The theory of random dynamical systems originated from stochastic differential equations. It is
intended to provide a framework and techniques to describe and analyze the evolution of
dynamical systems when the input and output data are known only approximately according to
some probability distribution. The development of this field in both the theory and
applications has gone in many directions. In this manuscript we introduce measurable expanding
random dynamical systems develop the thermodynamical formalism and establish in particular
the exponential decay of correlations and analyticity of the expected pressure although the
spectral gap property does not hold. This theory is then used to investigate fractal properties
of conformal random systems. We prove a Bowen's formula and develop the multifractal formalism
of the Gibbs states.

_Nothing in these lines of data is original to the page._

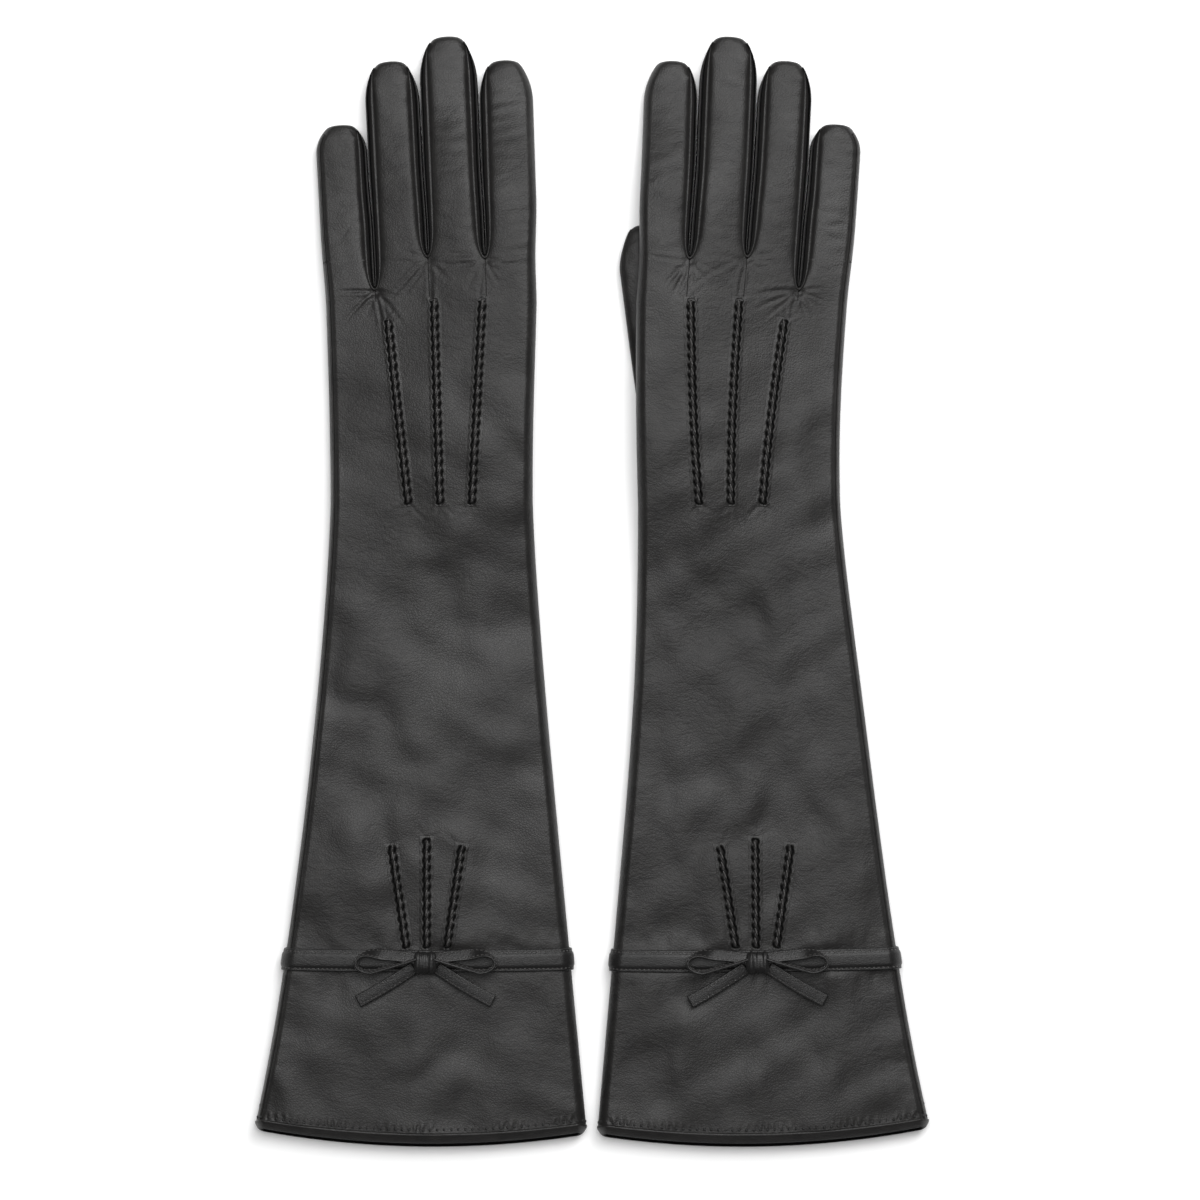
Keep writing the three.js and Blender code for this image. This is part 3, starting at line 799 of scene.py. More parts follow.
def new_material(name):
    """An empty node material with its output, and the object coordinates in metres."""
    material = bpy.data.materials.new(name)
    material.use_nodes = True
    tree = material.node_tree
    tree.nodes.clear()
    output = add(tree, "ShaderNodeOutputMaterial")
    where = add(tree, "ShaderNodeTexCoord").outputs["Object"]
    return material, tree, output, where


def noise(tree, where, size, **inputs):
    """A noise texture with features of a size in metres: its node."""
    names = {key.capitalize(): value for key, value in inputs.items()}
    return add(tree, "ShaderNodeTexNoise", {"Vector": where, "Scale": 1 / size, **names})


def remap(tree, value, low, high, to_low=0.0, to_high=1.0):
    """A value stretched from one range to another."""
    return add(tree, "ShaderNodeMapRange", {
        "Value": value, "From Min": low, "From Max": high, "To Min": to_low, "To Max": to_high,
    }).outputs["Result"]


def mix(tree, factor, first, second):
    """A colour between two."""
    inputs = {"Factor": factor, "A": first, "B": second}
    return add(tree, "ShaderNodeMix", inputs, data_type="RGBA").outputs["Result"]


def bump(tree, height, strength, distance, normal=None):
    """The normal of a relief this far high in metres, on top of another relief's normal."""
    inputs = {"Height": height, "Strength": strength, "Distance": distance}
    if normal:
        inputs["Normal"] = normal
    return add(tree, "ShaderNodeBump", inputs).outputs["Normal"]


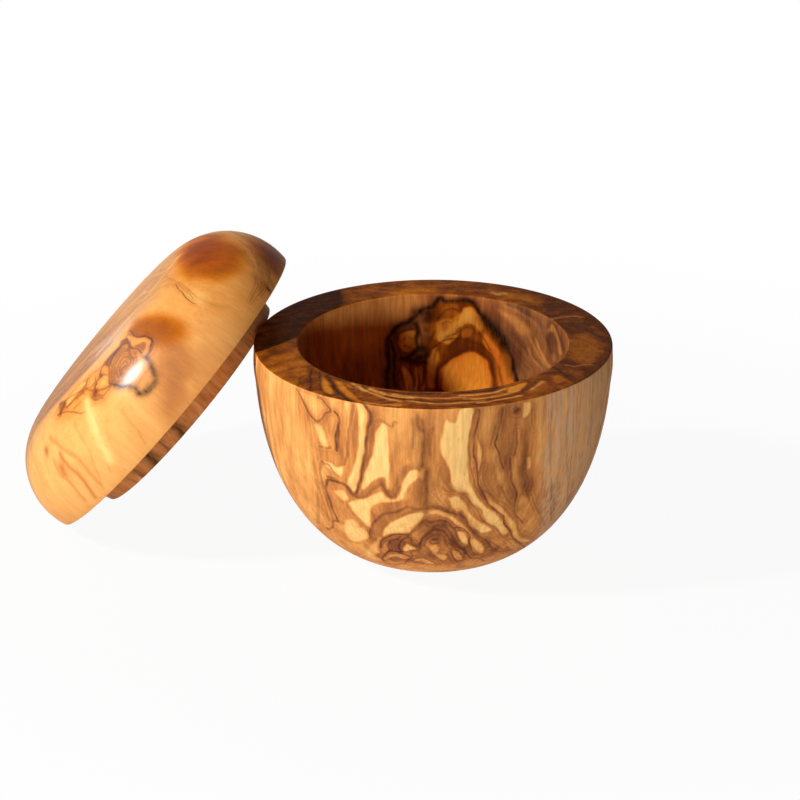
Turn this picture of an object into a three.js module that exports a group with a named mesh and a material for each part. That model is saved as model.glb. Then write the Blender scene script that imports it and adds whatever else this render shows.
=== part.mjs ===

Depending on the behavior of the Birkhoff sums of the pressure function we
arrive at a natural classification of the systems into two classes: quasi-deterministic systems
which share many properties of deterministic ones and essentially random systems which are
rather generic and never bi-Lipschitz equivalent to deterministic systems. We show that in the
essentially random case the Hausdorff measure vanishes which refutes a conjecture by
Bogenschutz and Ochs. Lastly we present applications of our results to various specific
conformal random systems and positively answer a question posed by Bruck and Buger concerning
the Hausdorff dimension of quadratic random Julia sets.